Has been a darling ever since that whole management shakeup when they put in Hunter Harrison, who has done a marvellous job taking the operating ratio down to levels that passed original expectations. He can’t explain why the stock has come off the way it has. It may be that it is just an excess of selling or shorting. He is looking at this with interest. It has good growth, a balance sheet that isn’t quite as strong as Canadian National (CNR-T). Multiples are a little bit high at what they trade at historically.
Feels that the Hunter Harrison halo effect has gone away to some degree. There has been some pressure on the shipping of oil by rail also. However, the infrastructure for the longer-term is in place. A large part of this has to do with the global growth expectations. Unless economic growth is really going to jump up, he wouldn’t see the ability for them to push through pricing increases.
This has been a roller coaster. There was some really strong performance in 2014, and it was getting way ahead of itself. There has been a pullback in the whole transportation sector. This one stumbled in Q2. Didn’t meet expectations. The sector has come back a lot. Fundamentally, the P/E ratio for the last 5 years has been about 19, and is currently trading at about 18.4. Seasonally the transportation sector tends to do well starting in October, so this is a good time to start taking a look at the railways. It may start a little bit late because of the overall drag of what has happened with the whole commodities sector passing through. Starting to look like a good opportunity.
There is a big drop in crude by rail. Thinks it is going to continue to be challenging for the next little while, because there are some refineries shutting down for regular maintenance. A very well-run company. The company has been buying back a lot of stock.
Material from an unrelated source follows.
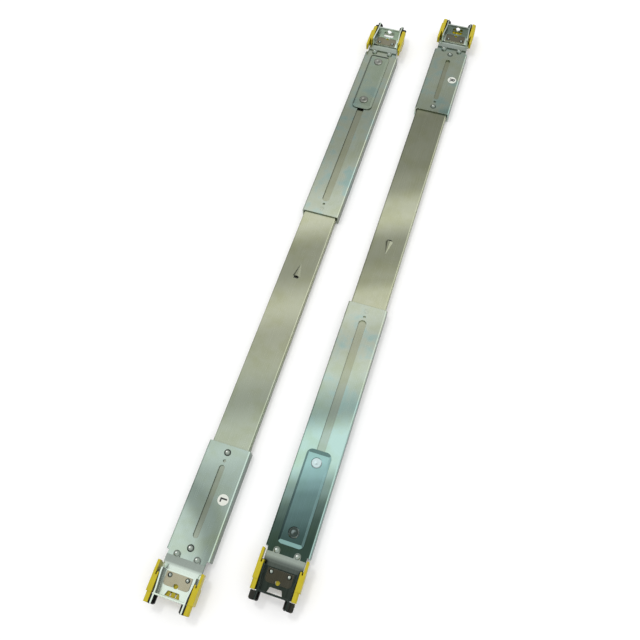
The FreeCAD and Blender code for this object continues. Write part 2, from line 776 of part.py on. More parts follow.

This is so tied to the commodity cycle, coal and economic activity he just doesn’t think it is a kind of thing that you need to be involved in at this stage.
This sector, both in Canada and the US, has been underperforming and is actually diverging against the broader S&P 500 or the TSX. It is struggling to keep the prior support level of around $200. A little dangerous looking, but will probably find some support sooner or later. He wouldn’t enter the stock.
Valuation has come off a lot. They are doing the right things. They are streamlining the speed of their networks up. Thinks US economy continues to grow and he has taken advantage of the dip in the valuation data position. Dividend yield of 0.82%.